Le politologue rappelle par ailleurs que la force électorale des partis n'est pas l'unique baromètre du poids de chaque formation, ni même le nombre de sièges au Conseil national, qui est élu à la proportionnelle. « On a tendance à oublier que les chiffres qui comptent sont ceux du nombre de sièges à l'Assemblée fédérale, car c’est là que chaque candidat au Conseil fédéral doit trouver une majorité pour être élu », souligne-t-il.
Or, le Centre et le PLR sont surreprésentés au Conseil des Etats et ils pourraient encore se renforcer, alors que le PS risque de perdre des plumes. M. Stojanovic rappelle que le parti à la rose a déjà perdu deux sièges en cours de législature – ceux de Christian Levrat à Fribourg et récemment de Paul Rechsteiner à St-Gall. Il faut ajouter le siège de la Tessinoise Marina Carobbio qui est resté vacant depuis son élection à l’exécutif cantonal, en avril dernier, et que les socialistes réussiront difficilement à conserver. En outre, des scrutins difficiles se dessinent pour le PS notamment à Soleure et à Berne.

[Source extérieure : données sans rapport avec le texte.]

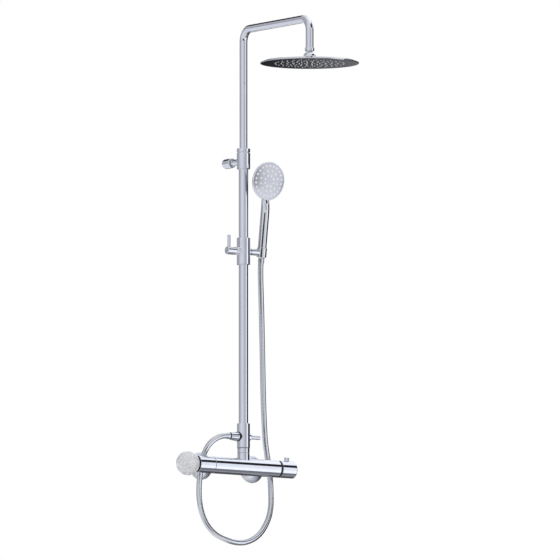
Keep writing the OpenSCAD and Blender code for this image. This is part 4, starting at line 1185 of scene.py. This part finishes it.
def studio_panel(name, turns, rises, light, reach=30.0):
    """A far curved panel that only polished metal sees, between two turns to the camera's right
    and two rises in degrees. Its light is one number, or a graded set of (turn, number)."""
    maker = bmesh.new()
    start = math.radians(-90) - view_turn + math.radians(turns[0])
    arc = []
    for i in range(panel_rows + 1):
        rise = math.radians(rises[0] + (rises[1] - rises[0]) * i / panel_rows)
        flat = reach * math.cos(rise)
        arc.append(maker.verts.new((flat * math.cos(start), flat * math.sin(start), reach * math.sin(rise))))
    edges = [maker.edges.new(pair) for pair in zip(arc, arc[1:])]
    bmesh.ops.spin(
        maker, geom=arc + edges, cent=(0, 0, 0), axis=up, angle=math.radians(turns[1] - turns[0]),
        steps=panel_columns,
    )
    panel_mesh = bpy.data.meshes.new(name)
    maker.to_mesh(panel_mesh)
    maker.free()
    panel = bpy.data.objects.new(name, panel_mesh)
    bpy.context.scene.collection.objects.link(panel)
    glow = bpy.data.materials.new(name)
    glow.use_nodes = True
    nodes = glow.node_tree.nodes
    links = glow.node_tree.links
    nodes.clear()
    lamp = nodes.new("ShaderNodeEmission")
    lamp.inputs["Color"].default_value = (0.95, 0.97, 1.05, 1)
    out = nodes.new("ShaderNodeOutputMaterial")
    links.new(lamp.outputs["Emission"], out.inputs["Surface"])
    if isinstance(light, tuple):
        place = nodes.new("ShaderNodeTexCoord")
        lay = nodes.new("ShaderNodeMapping")
        lay.inputs["Rotation"].default_value = (0, 0, math.radians(90) + view_turn)
        sweep = nodes.new("ShaderNodeTexGradient")
        sweep.gradient_type = "RADIAL"
        grade = nodes.new("ShaderNodeValToRGB")
        stops = grade.color_ramp.elements
        for turn_at, strength in light:
            stop = stops.new(0.5 + turn_at / 360)
            grey = strength / brightest
            stop.color = (grey, grey, grey, 1)
        stops.remove(stops[0])
        stops.remove(stops[len(stops) - 1])
        power = nodes.new("ShaderNodeMath")
        power.operation = "MULTIPLY"
        power.inputs[1].default_value = brightest
        links.new(place.outputs["Object"], lay.inputs["Vector"])
        links.new(lay.outputs["Vector"], sweep.inputs["Vector"])
        links.new(sweep.outputs["Fac"], grade.inputs["Fac"])
        links.new(grade.outputs["Color"], power.inputs[0])
        links.new(power.outputs["Value"], lamp.inputs["Strength"])
    else:
        lamp.inputs["Strength"].default_value = light
    panel_mesh.materials.append(glow)
    panel.visible_camera = False
    panel.visible_diffuse = False
    panel.visible_shadow = False
    panel.visible_transmission = False
    panel.visible_volume_scatter = False


wall_grades = (
    (-179.9, 0.52), (-100, 0.52), (-88, 0.62), (-67, 0.82), (-46, 1.0), (-30, 1.06), (-13, 0.96), (3, 0.88),
    (20, 0.78), (34, 0.60), (49, 0.56),
)
studio_panel("graded_wall", (-179.9, 49), (0.5, 20), wall_grades)
studio_panel("left_foot", (-172, -60), (-60, 0.5), 1.02)
studio_panel("left_cornice", (-174, -137), (20, 40), 0.03)
studio_panel("left_upper", (-137, -60), (22, 60), 0.6)
studio_panel("dark_stand", (-32, 16), (-26, -5), 0.07)
studio_panel("window_top", (49, 88), (10, 21), 1.22)
window_grades = ((49, 0.55), (56, 0.8), (62, 1.3), (72, 1.45), (88, 1.45))
studio_panel("window_middle", (49, 88), (-16, 10), window_grades)
studio_panel("window_foot", (40, 88), (-44, -16), 1.55)
studio_panel("dark_batten", (44, 112), (21, 48), 0.03)
studio_panel("bright_ceiling", (30, 172), (48, 90), 1.45)
studio_panel("bright_cornice", (112, 172), (16, 46), 1.4)
studio_panel("dark_wall", (88, 186), (-25, 16), 0.045)
studio_panel("grey_mat", (40, 118), (-75, -44), 0.27)
studio_panel("pale_mat", (118, 146), (-75, -44), 0.46)
studio_panel("dark_mat", (88, 146), (-44, -25), 0.16)
studio_panel("dark_carpet", (146, 186), (-75, -25), 0.12)
screen_grades = ((174.5, 0.19), (176.4, 0.1), (177.8, 0.025), (179.8, 0.003))
studio_panel("dark_screen", (173.5, 179.9), (4, 14), screen_grades, reach=3.6)
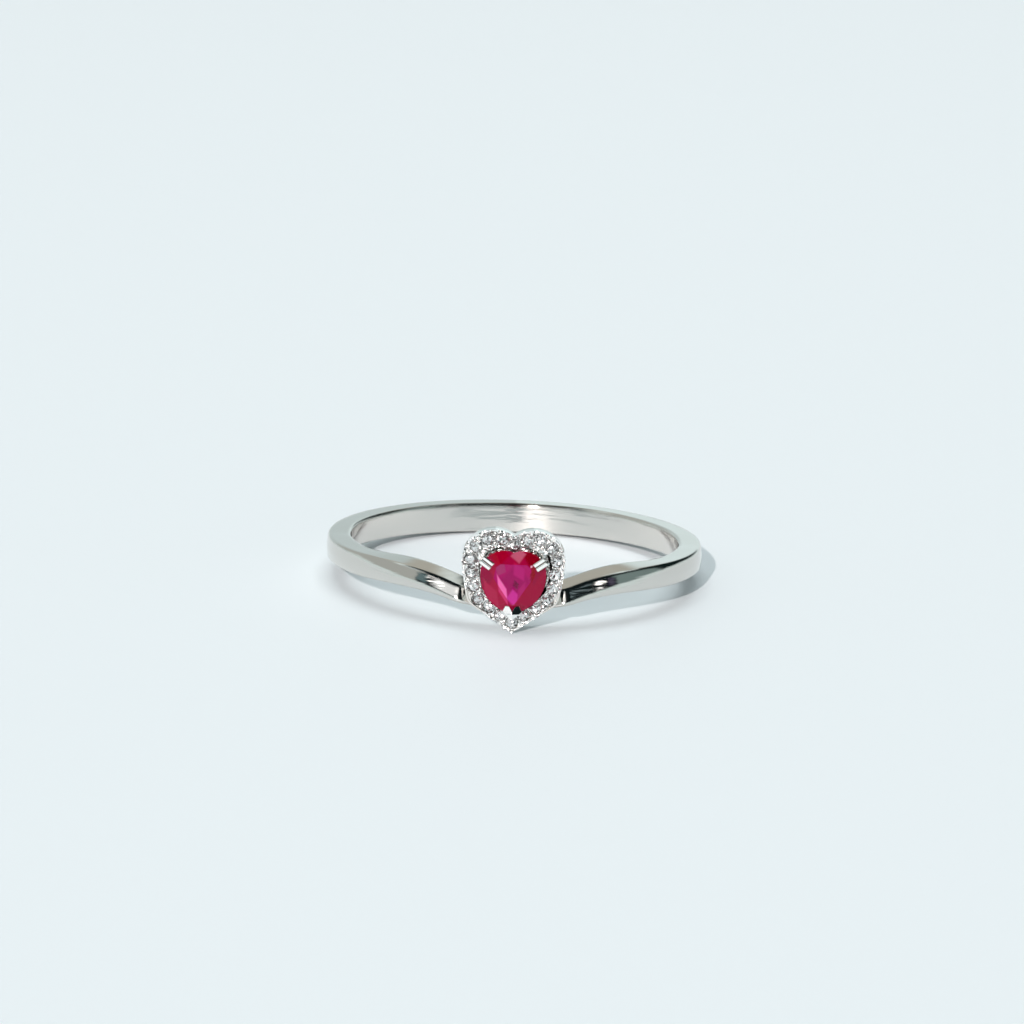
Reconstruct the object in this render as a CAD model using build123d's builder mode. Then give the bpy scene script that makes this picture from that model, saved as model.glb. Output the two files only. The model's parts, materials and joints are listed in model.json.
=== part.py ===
from build123d import *
from math import asin, atan2, cos, degrees, hypot, radians, sin, tan
import os

os.makedirs("parts", exist_ok=True)

# The ring is modelled in its own straight frame: the finger's axis is Z, the head faces -Y.
# At the end it is tipped and lowered onto z = 0, as it lies by itself on a table.

# Finger hole and band
bore_diameter = 17.0
band_wall = 1.25  # metal round the finger, measured outwards
bridge_wall = 0.7  # the same behind the head, clear of the stones
bridge_angle = 8.0  # the band is that thin up to this angle from the head
back_height = 1.6  # along the finger, behind the finger
shoulder_height = 1.2  # along the finger, where the arms begin
neck_height = 0.78  # along the finger, where the arms pass behind the head
edge_round = 0.08  # width of the broken outer edges
bore_round = 0.07  # and of the edges next to the finger

# Arms: from the shoulders they fall in a shallow V, with a ridge that opens into a facet
shoulder_angle = 60.0  # from the head, round the finger
arm_reach = 41.0  # angle from the head at which the V starts to fall
arm_fall = 1.6  # depth of the V at the head
facet_lean = 21.0  # slope of the facet above the ridge, in degrees
facet_most = 0.84  # most of the arm's height that the facet takes
facet_least = 0.12  # the same from the shoulders back, where it is only a broken edge
facet_growth = 1.2  # how fast the facet opens towards the head
top_bevel = 0.3  # outward fall of the arm's upper side across the wall
bevel_growth = 2.0  # how fast that fall grows towards the head
dome = 0.05  # crown of the band's outer face, below the facet
junction_angle = 15.0  # where the arms meet the sides of the head
section_angles = (-24, -15, -8, 0, 8, 15, 22, 31, 42, 54, 66, 80, 98, 118, 140, 160, 180, 200)

# Head: a flat heart of metal, with its tip down
heart_half_width = 2.55
heart_lobe_side = 0.82  # from the middle line to the top of a lobe
heart_lobe_top = 2.52  # above the heart's middle
heart_cleft = 2.2
heart_tip = 2.65  # below the heart's middle
heart_widest = 0.75  # height of the widest place
heart_corner_top = -0.8
heart_corner_low = -1.4
heart_corner_in = 0.25  # how far the flank has come in at the corner's top
heart_corner_out = 0.7  # and at its foot
head_depth = 0.9
head_front = 10.0  # from the finger's axis to the front of the rim
head_rise = 0.3  # the heart's middle above the band's middle
tip_round = 0.12

# Small diamonds round the heart
diamonds_each_side = 9  # and one at the cleft and one at the tip
diamond_diameter = 0.6
diamond_inset = 0.44  # middle of a diamond in from the heart's edge
diamond_girdle = 0.02
diamond_table = 0.33  # across the table
diamond_sides = 16
diamond_crown_slope = 34.0
diamond_star_slope = 22.0
diamond_upper_slope = 40.0
diamond_pavilion_slope = 41.0
diamond_lower_slope = 42.5
rim_wall = 0.09
rim_height = 0.08
girdle_sink = 0.02  # foot of a diamond's girdle below the floor of the trench
stone_gap = 0.03  # play between a stone and its metal
bead_radius = 0.055
bead_sides = 6
bead_spread = 0.23  # a bead's distance from the line of the diamonds

# Ruby: a heart cut with a broad table
ruby_half_width = 1.62
ruby_lobe_side = 0.62
ruby_lobe_top = 1.52
ruby_cleft = 1.44
ruby_tip = 1.62
ruby_widest = 0.3
ruby_girdle = 0.1
ruby_crown = 0.42
ruby_pavilion = 1.28
ruby_lift = 0.14  # foot of the girdle in front of the rim
ruby_culet_drop = 0.2  # culet below the heart's middle
ruby_crown_mains = ((90, 35), (50, 35), (12, 31), (-34, 26.5), (-62, 37), (-90, 41))  # azimuth, slope
ruby_crown_breaks = ((70, 42), (31, 42), (-11, 38), (-49, 38))
ruby_break_step = 4.0  # the lower facets between the mains are this much steeper
outline_samples = 240  # places on the ruby's outline that are tried for its farthest point

# Collet that carries the ruby, and its claws
opening_inset = 0.8  # edge of the heart's opening in from the heart's outline
opening_clear = 0.14  # most gap between that edge and the ruby
collet_clear = 0.06  # least gap between that edge and the collet
collet_proud = 0.06  # the collet stands this far outside the ruby
collet_wall = 0.3
floor_thickness = 0.3
claw_angle = 36.0  # upper claws, above the horizontal
claw_reach = 1.3  # inner end of an upper claw, from the ruby's middle
claw_foot = 1.98  # its outer end
claw_prong = 0.2  # width of one of the two prongs of a claw
claw_split = 0.04
claw_top = 0.54  # in front of the foot of the ruby's girdle
claw_root = 0.5  # behind the front of the rim
claw_round = 0.05
prong_round = 0.065  # corners of a prong, seen from the front
tip_claw_half_width = 0.49
tip_claw_top = -1.15
tip_claw_notch = -1.42
tip_claw_side = -1.45
tip_claw_foot = -1.84
tip_claw_front = 0.64  # in front of the foot of the ruby's girdle
tip_claw_brow = -1.55  # height of its foremost point
tip_claw_fall = 18.0  # its two sides fall away from a ridge, in degrees
tip_claw_rise = 18.0  # and above the brow they fall back towards the ruby

bore_radius = bore_diameter / 2
outer_radius = bore_radius + band_wall
head_back = head_front - head_depth
diamond_radius = diamond_diameter / 2
cut_depth = 3 * outer_radius  # longer than anything that it cuts

# Planes that face the wearer's front: x to the right, y along the finger, z outwards
face_plane = Plane(origin=(0, -head_front, head_rise), x_dir=(1, 0, 0), z_dir=(0, -1, 0))
ruby_plane = face_plane.offset(ruby_lift)
girdle_level = -rim_height - girdle_sink  # foot of the diamonds' girdles on the face plane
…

En conséquence, si le PLR devait devancer le PS en nombre de sièges à l'Assemblée fédérale – le premier détient actuellement 41 sièges, le second 45 – il y aurait un argument supplémentaire pour remettre en cause le second siège socialiste. Tandis que si les socialistes maintiennent leur position de deuxième parti à l'Assemblée fédérale, les choses deviennent plus difficiles pour celles et ceux qui aimeraient réduire la présence socialiste au Conseil fédéral à une seule personne.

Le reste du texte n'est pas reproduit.